Boston: Bristol-Myers Squibb has agreed to acquire Celgene Corp. in a $74 billion (Dh271.8 billion) deal that will unite two drugmakers battling for advantage in a crowded market for innovative cancer treatments.

Both companies have faced investor wariness about their prospects in recent months. Bristol makes an immunotherapy drug called Opdivo that accounts for roughly a quarter of its sales, but that has trailed a rival medication from Merck & Co. Celgene, meanwhile, has been looking for a follow-up for its blockbuster blood-cancer therapy Revlimid.

The proposed union of the two companies represents a big bet that combined mass will help overcome the obstacles confronting their respective cornerstone products. If it is approved by shareholders and regulators, the cash-and-stock deal would rank as the largest pharmaceutical-company acquisition ever.

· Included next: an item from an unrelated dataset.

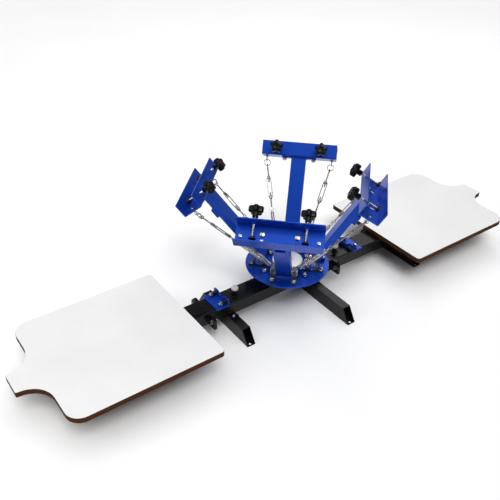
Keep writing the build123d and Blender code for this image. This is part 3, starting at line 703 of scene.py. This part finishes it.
def arm_welds(arm, at):
    """Beads round the arm's end, and round three sides of the block under the arm."""
    shape = Shape()
    end = WEB - 5
    edge = ARM_WIDTH / 2 + 0.4
    flat = ARM_WIDTH / 2 - 2
    near, far, half, under = ARM_BLOCK
    for side in (-1, 1):
        weld(shape, (end, side * edge, -11), (end, side * edge, 11), at)
        weld(shape, (near, side * half, under), (far, side * half, under), at, 1.2)
    weld(shape, (end, -flat, 12.6), (end, flat, 12.6), at, 1.4)
    weld(shape, (end, -flat, -12.8), (end, flat, -12.8), at)
    weld(shape, (far, 1 - half, under), (far, half - 1, under), at, 1.4)
    shape.make(f"{arm}_arm_weld_beads", f"{arm}_arm", BLUE, "blue_paint")


def link_place(arm, side, at):
    """Frame of one spring and its turnbuckle, x from the hook's hole to the head's eye bolt."""
    swing = JOINTS[f"{arm}_springs_swing"]
    across = Vector(swing["axis"])
    hook = Vector(swing["pos_m"]) + across * side * ANCHOR_OUT * MM
    eye = at @ (Vector((EYE[0], side * EYE[1], EYE[2])) * MM)
    along = eye - hook
    level = Vector((0, 0, 1)).cross(along)
    return place(hook, along, along.cross(level)), along.length / MM


def spring(arm, side, link, length):
    """Extension spring: close coils with a hook at each end."""
    wire, coil, pitch = 1.15, 5.35, 2.55
    low_hook, high_hook, bend, steps = 6.5, 6, radians(265), 8
    start, top = HOOK, length - SPRING_TOP
    last = int((top - start) / pitch) * COIL_SIDES
    points = []
    for i in range(steps + 1):
        a = pi + radians(30) + i / steps * bend
        points.append((low_hook + low_hook * cos(a), 0, low_hook * sin(a)))
    for i in range(last + 1):
        a = 2 * pi * i / COIL_SIDES
        ease = min(1, i / 10, (last - i) / 10)
        r = coil * (0.35 + 0.65 * ease)
        points.append((start + 2 + (top - start - 4) * i / last, r * sin(a), r * cos(a)))
    for i in range(steps + 1):
        a = radians(-85) + i / steps * bend
        points.append((top + high_hook + high_hook * cos(a), high_hook * sin(a), 0))
    shape = Shape()
    shape.tube(points, wire, link, 7)
    hand = "a" if side < 0 else "b"
    stands_for = [f"{arm}_springs"] if side < 0 else ()
    piece = shape.make(f"{arm}_spring_{hand}", None, SPRING_STEEL, "zinc_plate", stands_for)
    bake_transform(piece)


def turnbuckle(shape, link, length):
    """Split ring, eye bolts, open turnbuckle body and their threads, down from the head."""
    ring, upper_eye, lower_eye = 11, 22, 165
    flat = local(link, (length, 0, 0), (-1, 0, 0), (0, 0, 1))
    for lift in (-1.05, 1.05):
        torus(shape, local(flat, (ring, 0, lift)), ring, 1.0, 36, 8)
    edge = local(flat, (0, 0, 0), (1, 0, 0), (0, 1, 0))
    for eye in (upper_eye, lower_eye):
        torus(shape, local(edge, (eye, 0, 0)), 5, 1.5)
    along = local(flat, (0, 0, 0), (0, 1, 0), (1, 0, 0))
    screw(shape, local(along, (0, 0, 26)), 2.5, 56, 0.9, 12)
    screw(shape, local(along, (0, 0, 118)), 2.5, 42, 0.9, 12)
    for start, out in ((62, 1), (138, -1)):
        boss = local(along, (0, 0, start), (0, 1, 0), (0, 0, out))
        shape.lathe([(2.6, 0), (4.2, 0), (4.8, 0.6), (4.8, 6), (4.2, 9), (2.6, 9)], boss, 20, joined=True)
        nut(shape, local(boss, (0, 0, -3.3)), 8, 3.2, 2.5)
    for side in (-1, 1):
        path = [(64, side * 4, 0), (66, side * 6, 0), (69, side * 6.8, 0), (100, side * 6.9, 0),
                (131, side * 6.8, 0), (134, side * 6, 0), (136, side * 4, 0)]
        shape.tube(path, 1.7, flat, 10)


def springs_and_turnbuckles(arm, at):
    """Both of an arm's springs, and its two turnbuckles in one piece."""
    shape = Shape()
    for side in (-1, 1):
        link, length = link_place(arm, side, at)
        spring(arm, side, link, length)
        turnbuckle(shape, link, length)
    body = f"{arm}_turnbuckles"
    shape.make(f"{arm}_turnbuckle_links", body, LINK_STEEL, "zinc_plate", [body])


def knob(arm, hand, at):
    """Five-lobed knob with a domed top, a collar and its threaded stud."""
    base = HEAD_HIGH + 28
    collar = HEAD_HIGH + 14
    grip = Shape()
    levels = [(0.80, 0.0), (0.93, 0.7), (1.0, 3.0), (1.0, 13.5), (0.975, 16.5), (0.90, 18.6), (0.76, 19.8),
              (0.56, 20.0), (0.50, 19.9), (0.47, 19.0), (0.44, 18.8)]
    loops = []
    for scale, lift in levels:
        loop = []
        for a in turns(80):
            lobe = 0.5 + 0.5 * cos(5 * a)
            keep = min(1.0, max(0.0, (scale - 0.45) / 0.45))
            r = scale * (KNOB_VALLEY + KNOB_LOBE * lobe ** 0.8 * keep)
            loop.append((r * cos(a), r * sin(a), base + lift))
        loops.append(loop)
    grip.rings(loops, at)
    grip.lathe([(9.0, collar), (9.0, base - 3), (10.5, base + 0.5)], at, 32)
    body = f"{arm}_knob_{hand}"
    grip.make(f"{body}_grip", body, KNOB_PLASTIC, "black_plastic", [body], angle=50)
    stud = Shape()
    tip = PAD_LOW + 3.3
    screw(stud, local(at, (0, 0, tip)), 3.97, collar - 0.5 - tip)
    stud.make(f"{body}_stud", body, ZINC, "zinc_plate")


def pad(arm, hand, at):
    """Swivel pad: a dished foot with a rolled cup round the stud's tip."""
    shape = Shape()
    foot = local(at, (0, 0, PAD_LOW))
    shape.lathe([(8, 0.5), (10, 0), (10.6, 0.3), (11, 1.2), (10.7, 2.4), (9.6, 3), (7.4, 3.2), (6.8, 4),
                 (6.5, 7.4), (6.1, 7.9), (4.4, 7.9), (4.1, 7.4), (4.1, 3.2), (1.0, 3.1)], foot, 40)
    name = f"{arm}_pad_{hand}"
    shape.make(f"{name}_foot", name, BROWN, "zinc_plate", [name], angle=28)


for arm in ARMS:
    at = arm_place(arm)
    head_fasteners(arm, at)
    arm_welds(arm, at)
    springs_and_turnbuckles(arm, at)
    for side, hand in ((-1, "a"), (1, "b")):
        spot = local(at, (KNOB[0], side * KNOB[1], 0))
        knob(arm, hand, spot)
        pad(arm, hand, spot)


# ---------------------------------------------------------------- studio
def studio():
    """Pale floor, a dome-lit world and soft lights."""
    world = bpy.data.worlds.new("studio")
    bpy.context.scene.world = world
    world.use_nodes = True
    links = world.node_tree.links
    nodes = world.node_tree.nodes
    background = nodes["Background"]
    background.inputs["Color"].default_value = (1.0, 1.0, 1.0, 1)
    height = nodes.new("ShaderNodeSeparateXYZ")
    links.new(nodes.new("ShaderNodeTexCoord").outputs["Generated"], height.inputs["Vector"])
    dome = nodes.new("ShaderNodeMapRange")
    for key, number in (("From Min", 0.62), ("From Max", 0.86), ("To Min", 0.12), ("To Max", 1.2)):
        dome.inputs[key].default_value = number
    links.new(height.outputs["Z"], dome.inputs["Value"])
    links.new(dome.outputs["Result"], background.inputs["Strength"])

    mesh = bpy.data.meshes.new("studio_floor")
    reach = 30
    mesh.from_pydata([(-reach, -reach, 0), (reach, -reach, 0), (reach, reach, 0), (-reach, reach, 0)], [],
                     [(0, 1, 2, 3)])
    floor = bpy.data.objects.new("studio_floor", mesh)
    floor.location.z = -0.0005
    bpy.context.scene.collection.objects.link(floor)
    pale = Nodes("floor_paper", Specular_IOR_Level=0.1)
    tone = pale.mix(pale.span(pale.noise(2, 3), 0.3, 0.7, 0, 1), (0.93, 0.93, 0.93), (0.95, 0.95, 0.95))
    mesh.materials.append(pale.finish(tone, pale.span(pale.noise(40, 3), 0.3, 0.7, 0.85, 0.95)))

    for name, place_at, kind, size, power in (("key", (-0.6, -1.6, 2.8), "SUN", radians(28), 1.4),
                                              ("fill", (-2.6, 0.2, 1.6), "AREA", 1.8, 14),
                                              ("rim", (1.8, 1.6, 2.2), "AREA", 1.4, 14)):
        light = bpy.data.lights.new(name, kind)
        if kind == "SUN":
            light.angle = size
        else:
            light.size = size
        light.energy = power
        lamp = bpy.data.objects.new(name, light)
        lamp.location = place_at
        aim = Vector((0, 0, 0.15)) - Vector(place_at)
        lamp.rotation_euler = aim.to_track_quat("-Z", "Y").to_euler()
        bpy.context.scene.collection.objects.link(lamp)


def camera():
    """Camera above the left board's near side, looking over the machine."""
    yaw, pitch, roll = radians(35.67), radians(34.58), radians(0.54)
    ahead = Vector((sin(yaw) * cos(pitch), cos(yaw) * cos(pitch), -sin(pitch)))
    right = Vector((cos(yaw), -sin(yaw), 0))
    up = right.cross(ahead)
    tilted_right = right * cos(roll) + up * sin(roll)
    tilted_up = up * cos(roll) - right * sin(roll)
    lens = bpy.data.cameras.new("camera")
    lens.lens = 48.7
    lens.sensor_width = 36
    lens.clip_end = 100
    viewer = bpy.data.objects.new("camera", lens)
    axes = Matrix((tilted_right, tilted_up, -ahead)).transposed().to_4x4()
    viewer.matrix_world = Matrix.Translation((-1.1776, -1.4263, 1.4570)) @ axes
    bpy.context.scene.collection.objects.link(viewer)
    bpy.context.scene.camera = viewer


studio()
camera()
scene = bpy.context.scene
scene.view_settings.view_transform = "Standard"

Including net debt, the transaction values Celgene at $88.8 billion, surpassing Pfizer Inc.’s deal for Warner-Lambert.

Under the proposed terms, Celgene shareholders will receive one Bristol-Myers Squibb share and $50 in cash for each Celgene share.

Shares of both companies had been beaten down last year. Bristol-Myers shares declined more than 15 per cent in 2018, while Celgene shares sank 39 per cent.

The deal is New York-based Bristol’s largest under CEO Giovanni Caforio, and comes after the drugmaker has suffered high-profile setbacks in immuno-oncology, its biggest line of business.